Abstract
Die komplexe Lebensweise von Sorangium cellulosum So ce56 in Form eines vegetativen Lebenszyklus sowie der Fähigkeit zur multizellulären Differenzierung wirft unweigerlich die Frage auf, welche Signale für die Entscheidung zwischen vegetativem Wachstum und Differenzierung verantwortlich sind. Die vorliegende Arbeit sollte zur Charakterisierung der morphologischen Differenzierung in So ce56 und beteiligter Proteine beitragen. Für die Charakterisierung der morphologischen Differenzierung von So ce56 war zunächst die Etablierung eines geeigneten Nährstoffmangelmediums notwendig. Ferner wurden für die weitere Untersuchung der Differenzierung Mutanten konstruiert, die einen Defekt in der Differenzierung aufwiesen. Im Laufe der Arbeit verschob sich der Schwerpunkt auf die Beteiligung der Lon-Proteasen im Stickstoffmetabolismus von So ce56 und deren spezifischer Substrate.
Die Ergebnisse der Arbeit zeigten, dass die Differenzierung von So ce56 von einer drastischen Reduzierung der Nährstoffe sowie von einer bestimmten Zelldichte abhängig ist.

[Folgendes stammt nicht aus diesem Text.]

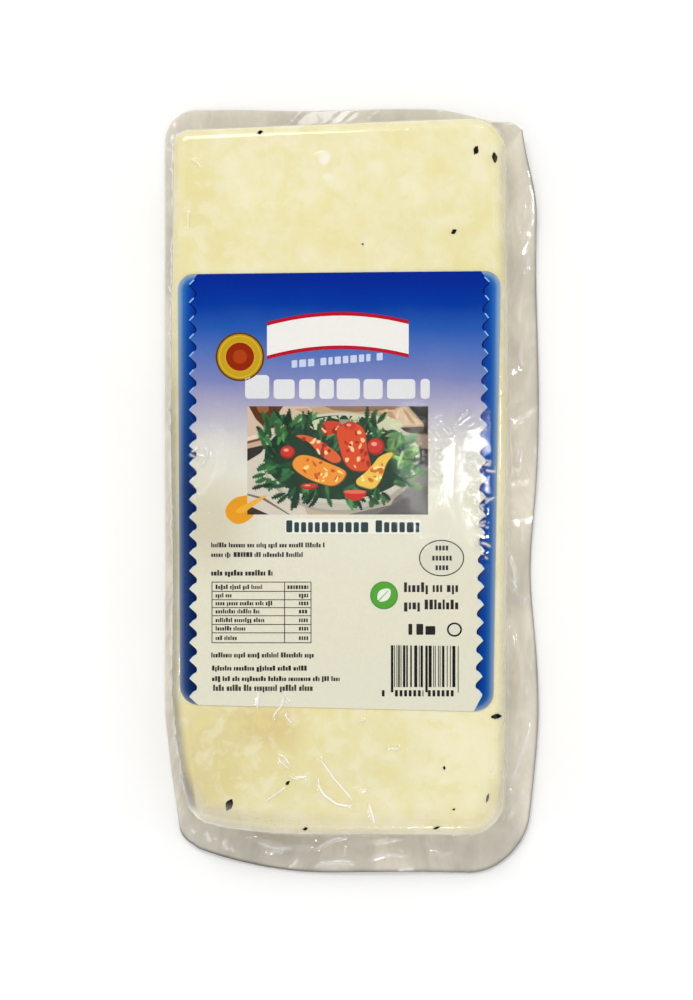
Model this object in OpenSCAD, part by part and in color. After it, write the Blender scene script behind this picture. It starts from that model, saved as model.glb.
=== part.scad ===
// Catering block of halloumi cheese, vacuum packed in clear film.
// The pack lies on its flat face with the printed label up. +Y points to the
// head of the label, +X to its right, +Z up, and the origin is the middle of
// the footprint, flange included, on the surface that the pack rests on.
//   pack  - the shut film pouch with the cheese in it, and its seal flange
//   label - the paper label that lies on the cheese's upper face

/* [Cheese block] */
// Width of the block, across the label
block_w = 123; // [90:1:150]
// Length of the block, along the label
block_l = 261; // [200:1:300]
// Height of the block at its middle
block_h = 29.5; // [20:0.5:40]
// Rounding of the upper edges
edge_r = 4.5; // [2:0.5:7]
// Corner radius at the head end, right
corner_head_right = 13; // [4:0.5:18]
// Corner radius at the head end, left
corner_head_left = 6; // [4:0.5:18]
// Corner radius at the foot end, left
corner_foot_left = 7; // [4:0.5:18]
// Corner radius at the foot end, right
corner_foot_right = 12; // [4:0.5:18]
// How far the left wall draws in towards the foot
foot_taper = 7; // [0:0.5:9]
// How much longer the block is on its right side than on its left, at the head
head_skew = 5; // [0:0.5:8]
// How far the left corner of the foot is cut back
foot_cut = 6; // [0:0.5:9]
// Fall of the upper face from its middle to its rim
crown = 0.7; // [0:0.1:1.5]
// Height of the slow swells in the upper face
swell = 0.16; // [0:0.02:0.3]
// Outward bow of the walls at half height
wall_bow = 0.7; // [0:0.1:1.5]

/* [Film flange] */
// Width of the flange on the right
flange_right = 13.5; // [8:0.5:20]
// Width of the film gathered along the left wall
flange_left = 4.6; // [3:0.2:8]
// Width of the flange at the head
flange_head = 9.5; // [6:0.5:20]
// Width of the flange at the foot
flange_foot = 18.5; // [8:0.5:26]
// Thickness of the two sealed webs with their creases
flange_t = 0.8; // [0.4:0.1:1.4]
// Height of the flange above the surface, at its middle plane
flange_z = 2; // [1.2:0.1:4]
// Height of the ripples along the flange
ripple = 0.9; // [0:0.1:1.1]
// How far the head-right corner of the flange stands up
corner_lift = 5; // [0:0.5:9]
// How far that raised corner is drawn in
corner_draw = 6.5; // [0:0.5:8]
// Depth of the shallow dent in the right edge
edge_dent = 2; // [0:0.25:4]
// How much the foot-left corner of the flange is cut away
corner_cut = 10; // [0:0.5:16]

/* [Label] */
// Width of the label at its head
label_w = 118; // [80:1:119]
// Length of the label along its left side
label_l = 158; // [110:1:180]
// How much longer its right side is
label_flare = 4; // [0:0.5:6]
// How much narrower its foot is
label_narrow = 2.6; // [0:0.2:5]
// Radius of its corners
label_r = 6.2; // [2:0.2:12]
// Thickness of the paper
label_t = 0.3; // [0.2:0.05:0.5]

/* [Hidden] */

hw = block_w / 2;
hl = block_l / 2;

// Columns of points round a ring: steps in each corner, and along each side.
// The sides run head, left, foot, right.
corner_n = 6;
side_n = [12, 24, 12, 24];
span_n = [for (n = side_n) n + corner_n];
ring_n = span_n[0] + span_n[1] + span_n[2] + span_n[3];

function clamp01(t) = min(1, max(0, t));
function smooth(t) = let (c = clamp01(t)) c * c * (3 - 2 * c);
function mix(a, b, t) = a + (b - a) * t;
function bump(t) = exp(-t * t);

// One point of a rectangle with rounded corners. e holds the reach to the
// left, right, foot and head; r holds the corner radii, head right first and
// then anticlockwise; k is the corner, and j counts on from its start.
function corner_mid(e, r, k) =
    k == 0 ? [e[1] - r[0], e[3] - r[0]] :
    k == 1 ? [-e[0] + r[1], e[3] - r[1]] :
    k == 2 ? [-e[0] + r[2], -e[2] + r[2]] :
             [e[1] - r[3], -e[2] + r[3]];
function on_corner(e, r, k, j) =
    let (a = 90 * k + 90 * j / corner_n)
    corner_mid(e, r, k) + r[k] * [cos(a), sin(a)];
function span_of(i) =
    i < span_n[0] ? 0 :
    i < span_n[0] + span_n[1] ? 1 :
    i < span_n[0] + span_n[1] + span_n[2] ? 2 : 3;
function span_start(k) =
    k == 0 ? 0 :
    k == 1 ? span_n[0] :
    k == 2 ? span_n[0] + span_n[1] :
             span_n[0] + span_n[1] + span_n[2];
function ring_point(e, r, i) =
    let (k = span_of(i), j = i - span_start(k))
    j <= corner_n ? on_corner(e, r, k, j) :
    let (f = (j - corner_n) / side_n[k])
    mix(on_corner(e, r, k, corner_n), on_corner(e, r, (k + 1) % 4, 0), f);

// Hand-cut unevenness of the block: the left wall draws in towards the foot,
// the head edge runs askew, and the left corner of the foot is cut back.
function uneven(p) =
    let (x = p[0], y = p[1],
         leftward = clamp01(-x / hw), footward = clamp01((-y - 0.6 * hl) / (0.4 * hl)),
         rightward = clamp01(x / hw),
         slow = 0.5 * sin(y * 1.9 + 40) * rightward
              - 0.4 * sin(y * 2.3 + 10) * leftward)
    [x + slow + foot_taper * leftward * pow(footward, 1.2)
       - 2 * rightward * pow(footward, 1.5),
     y + head_skew / 2 * (x / hw) * smooth(y / hl)
       + foot_cut * pow(leftward, 3) * smooth(footward)];

block_reach = [hw, hw, hl, hl];
block_corners = [corner_head_right, corner_head_left,
                 corner_foot_left, corner_foot_right];

// A ring of the block, drawn in by d.
function block_ring(d, i) =
    uneven(ring_point([for (v = block_reach) v - d],
                      [for (r = block_corners) max(0.6, r - d)], i));

// Height of the block's upper face over the point [x, y] of the block.
function top_z(x, y) =
    block_h - crown * (0.5 * pow(x / hw, 2) + 0.5 * pow(y / hl, 4))
    + swell * sin(2.4 * x + 1.1 * y + 30) + swell * sin(1.7 * y - 1.3 * x);

// The flange's outline: a wider rounded rectangle, drawn in where the head
// corner on the right stands up and where the corners of the foot slant.
flange_reach = [hw + flange_left, hw + flange_right,
                hl + flange_foot, hl + flange_head];
flange_corners = [6, 12, 8, 22];
function flange_edge(i) =
    let (p = ring_point(flange_reach, flange_corners, i),
         x = p[0], y = p[1],
         rightward = smooth(x / (hw + flange_right)),
         leftward = clamp01(-x / hw),
         headward = smooth((y - 0.76 * hl) / (0.28 * hl)),
         footward = clamp01((-y - 0.68 * hl) / (0.44 * hl)))
    [x - corner_draw * rightward * headward
       + foot_taper * 0.85 * leftward * footward
       - 4.4 * rightward * pow(footward, 1.3)
       - edge_dent * rightward * bump((y + 0.27 * hl) / 26)
       + 0.5 * sin(3.1 * y) * rightward,
     y - 5 * rightward * smooth((y - hl) / 8) * smooth((x - 0.6 * hw) / (0.5 * hw))
       + corner_cut * pow(leftward, 2.2) * smooth((-y - 0.78 * hl) / (0.36 * hl))
       + 0.3 * sin(4.3 * x) * (1 - leftward)];

// Height of the flange's middle plane at the point p, f of the way out from
// the wall: ripples along it, and the head corner on the right standing up.
function flange_mid(p, f) =
    let (x = p[0], y = p[1],
         right_corner = smooth((x - 0.45 * hw) / (0.65 * hw))
                      * smooth((y - 0.55 * hl) / (0.5 * hl)))
    flange_z + ripple * f * (0.55 * sin(5.3 * x + 2.1 * y)
                           + 0.45 * sin(3.7 * y - 4.9 * x + 50))
    + corner_lift * right_corner * smooth(f * 1.05);

// The rings of the pack, from under its middle, out along the flange's lower
// side, back along its upper side, up the wall and over the rim.
function shrunk(s, i) = let (p = block_ring(edge_r, i)) [s * p[0], s * p[1]];
function flat_under(s, i) = let (p = block_ring(3, i)) [s * p[0], s * p[1], 0];
function flange_at(f, side, i) =
    let (a = block_ring(-0.6, i), b = flange_edge(i), p = mix(a, b, f),
         z = flange_mid(p, f))
    [p[0], p[1], z + side * flange_t / 2];
function wall(d, u, i) =
    let (p = block_ring(d, i), q = block_ring(edge_r, i),
         foot = flange_z + flange_t / 2, head = top_z(q[0], q[1]) - edge_r)
    [p[0], p[1], mix(foot, head, u)];
function rim(a, i) =
    let (p = block_ring(edge_r * (1 - cos(a)), i), q = block_ring(edge_r, i))
    [p[0], p[1], top_z(q[0], q[1]) - edge_r * (1 - sin(a))];
function face(s, i) =
    let (p = shrunk(s, i)) [p[0], p[1], top_z(p[0], p[1])];

pack_rings = [
    for (s = [0.5, 1]) [for (i = [0 : ring_n - 1]) flat_under(s, i)],
    [for (i = [0 : ring_n - 1]) let (p = block_ring(1, i)) [p[0], p[1], 0.5]],
    for (f = [0, 0.5, 1]) [for (i = [0 : ring_n - 1]) flange_at(f, -1, i)],
    for (f = [1, 0.5, 0.12]) [for (i = [0 : ring_n - 1]) flange_at(f, 1, i)],
    [for (i = [0 : ring_n - 1]) wall(-0.4, 0.08, i)],
    [for (i = [0 : ring_n - 1]) wall(-wall_bow, 0.5, i)],
    for (a = [0, 30, 60]) [for (i = [0 : ring_n - 1]) rim(a, i)],
    for (s = [1, 0.88, 0.74, 0.6, 0.45, 0.3, 0.15])
        [for (i = [0 : ring_n - 1]) face(s, i)]
];

// The label's outline, a little longer on its right and narrower at its foot.
label_x = -0.2;
label_y = -4.2;
label_reach = [label_w / 2, label_w / 2, label_l / 2, label_l / 2];
label_corners = [label_r, label_r, label_r * 1.1, label_r * 1.05];
function label_point(i) =
    let (p = ring_point(label_reach, label_corners, i),
         u = p[0] / label_w, v = p[1] / label_l)
    [p[0] + label_x + (v - 0.5) * label_narrow * (u + 0.15),
     p[1] + label_y + v * label_flare * (u + 0.5) * (v > 0 ? 0.5 : 1.4)];
function label_ring(s, lift, i) =
    let (c = [label_x, label_y], p = c + s * (label_point(i) - c))
    [p[0], p[1], top_z(p[0], p[1]) + lift];
label_gap = 0.03;
label_rings = [
    for (s = [0.25, 0.5, 0.75, 1])
        [for (i = [0 : ring_n - 1]) label_ring(s, label_gap, i)],
    for (s = [1, 0.75, 0.5, 0.25])
        [for (i = [0 : ring_n - 1]) label_ring(s, label_gap + label_t, i)]
];

// A closed solid from a stack of rings and the two points that shut it.
module skinned(rings, first, last) {
    m = len(rings);
    pts = [for (r = rings) for (p = r) p, first, last];
    function at(a, i) = a * ring_n + i % ring_n;
    sides = [for (a = [0 : m - 2]) for (i = [0 : ring_n - 1])
        for (t = [[at(a, i), at(a + 1, i), at(a + 1, i + 1)],
                  [at(a, i), at(a + 1, i + 1), at(a, i + 1)]]) t];
    floor_fan = [for (i = [0 : ring_n - 1]) [m * ring_n, at(0, i), at(0, i + 1)]];
    roof_fan = [for (i = [0 : ring_n - 1])
        [m * ring_n + 1, at(m - 1, i + 1), at(m - 1, i)]];
    polyhedron(points = pts, faces = concat(floor_fan, sides, roof_fan),
               convexity = 6);
}

// The origin is the middle of the whole footprint, flange included.
pack_x = [for (r = pack_rings) for (p = r) p[0]];
pack_y = [for (r = pack_rings) for (p = r) p[1]];
to_middle = [-(min(pack_x) + max(pack_x)) / 2, -(min(pack_y) + max(pack_y)) / 2, 0];

// The shut pouch: cheese and tight film as one solid, with the seal flange.
module pack() {
    color([0.94, 0.91, 0.74])
    translate(to_middle)
    skinned(pack_rings, [0, 0, 0], [0, 0, top_z(0, 0)]);
}

// The printed label on the upper face.
module label() {
    color([0.16, 0.35, 0.68])
    translate(to_middle)
    skinned(label_rings,
            [label_x, label_y, top_z(label_x, label_y) + label_gap],
            [label_x, label_y, top_z(label_x, label_y) + label_gap + label_t]);
}

pack();
label();
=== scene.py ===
"""Looks of the vacuum-packed halloumi block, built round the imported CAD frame.

The pack solid is replaced by the cheese block and the clear film pouch round
it, the label solid by a paper label with its print. Lengths below are in
millimetres until a mesh is made. "Plan" coordinates (u, v) are millimetres
from the point of the pack that lies under the camera, u to the label's right
and v to its head.
"""

import math
import random

import bpy
import numpy as np
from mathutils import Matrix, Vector, noise
from mathutils.geometry import delaunay_2d_cdt


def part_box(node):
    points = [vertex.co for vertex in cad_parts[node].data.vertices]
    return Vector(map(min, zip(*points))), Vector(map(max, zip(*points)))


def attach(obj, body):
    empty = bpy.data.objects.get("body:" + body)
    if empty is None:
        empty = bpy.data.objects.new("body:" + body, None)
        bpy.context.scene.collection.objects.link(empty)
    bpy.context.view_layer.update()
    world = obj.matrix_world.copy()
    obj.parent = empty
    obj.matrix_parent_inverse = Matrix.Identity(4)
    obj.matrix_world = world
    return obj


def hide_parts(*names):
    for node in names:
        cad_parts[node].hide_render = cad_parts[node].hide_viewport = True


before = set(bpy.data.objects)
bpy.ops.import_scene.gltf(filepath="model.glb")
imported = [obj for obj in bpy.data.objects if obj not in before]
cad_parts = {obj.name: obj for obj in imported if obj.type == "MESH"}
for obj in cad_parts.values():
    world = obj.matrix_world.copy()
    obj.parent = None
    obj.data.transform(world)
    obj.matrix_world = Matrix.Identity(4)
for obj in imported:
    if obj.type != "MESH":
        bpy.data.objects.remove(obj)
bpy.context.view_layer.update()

MM = 0.001
D2R = math.pi / 180

# ------------------------------------------------------------------ sizes
BLOCK_W, BLOCK_L, BLOCK_H, EDGE_R = 123.0, 261.0, 29.5, 4.5
HW, HL = BLOCK_W / 2, BLOCK_L / 2
BLOCK_CORNERS = (13.0, 6.0, 7.0, 12.0)  # head right, head left, foot left, foot right
FOOT_TAPER, HEAD_SKEW, FOOT_CUT = 7.0, 5.0, 6.0
CROWN, SWELL, WALL_BOW = 0.7, 0.16, 0.7
FL_RIGHT, FL_LEFT, FL_HEAD, FL_FOOT = 13.5, 4.6, 9.5, 18.5
FL_T, FL_Z, RIPPLE = 0.8, 2.0, 0.9
CORNER_LIFT, CORNER_DRAW, EDGE_DENT, CORNER_CUT = 5.0, 6.5, 2.0, 10.0
FL_CORNERS = (6.0, 12.0, 8.0, 22.0)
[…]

Höhere Nährstoffkonzentrationen sowie eine geringere Zelldichte konnten die Differenzierung von So ce56 nicht initiieren. Zur weiteren Untersuchung der Differenzierung von So ce56 wurden differenzierungsdefekte Mutanten konstruiert. Analysen des Genoms von So ce56 ergaben Übereinstimmungen zu den aus Myxococcus xanthus bekannten und für die Differenzierung notwendigen Genen asgA und bsgA (= lonD). Es wurden ein asgA-homologes und fünf lon-homologe Gene identifiziert. Anhand von Expressionsstudien wurde für das asgA-Gen von So ce56 gezeigt, dass dessen Expression positiv unter Differenzierungsbedingungen reguliert wird. Weiterhin zeigte sich durch Expressionsstudien, dass die asgA-Expression abhängig von der stringenten Kontrolle ist. Für die Expression der Gene lon1-4 wurde unter Differenzierungsbedingungen eine negative Regulation der Expression ermittelt, wohingegen lon5 konstitutiv exprimiert wird. Morphologische Differenzierungsstudien der entsprechenden Mutanten ergaben, dass alle einen Defekt in der Differenzierung aufwiesen und die entsprechenden Genprodukte in der Differenzierung von So ce56 beteiligt sind. Untersuchungen dieser differenzierungsdefekten Mutanten hinsichtlich der Produktion der Sekundärmetabolite ergaben, dass Lon2 in der Chivosazol-Biosynthese und Lon4 in der Etnangien-Biosynthese involviert sind.
Im Verlauf der Untersuchungen wurden potenzielle Substrate der Lon-Proteasen Lon1 und Lon2 identifiziert, die allesamt im Stickstoffmetabolismus bekannter Bakterien, wie z. B. E. coli oder S. elongatus, involviert sind. Unter anderem konnte das PII-Protein (GlnB) als potenzielles spezifisches Substrat der Lon2-Protease ermittelt werden. Analysen der Aminosäuresequenz von GlnB aus So ce56 ergaben, dass sowohl der für die Uridylylierung in E. coli wichtige Aminosäurerest Tyr51 als auch der für die Phosphorylierung in Cyanobakterien wichtige Aminosäurerest Ser49 in So ce56 vorhanden sind. Genauere Untersuchungen der PII-Modifikationen in So ce56 ergaben eine Modifikation in Form einer Phosphorylierung des PII-Proteins, womit die Modifikation der in Cyanobakterien gleicht. Durch die Identifizierung stickstoffregulierter Proteine als mögliche Substrate der Lon-Proteasen konnten erste Hinweise auf eine Beteiligung der Lon-Proteasen am Stickstoffmetabolismus gefunden werden. Vergleichende Wachstumsstudien mit den zwei untersuchten lon-Mutanten Slon1 und Slon2 mit viel und wenig Stickstoff zeigten einen Wachstumsdefekt unter Stickstofflimitierung. Die gesammelten Ergebnisse lassen vermuten, dass die Lon-Proteasen entweder direkt über das mögliche Substrat oder aber indirekt in den Stickstoffmetabolismus von So ce56 involviert sind.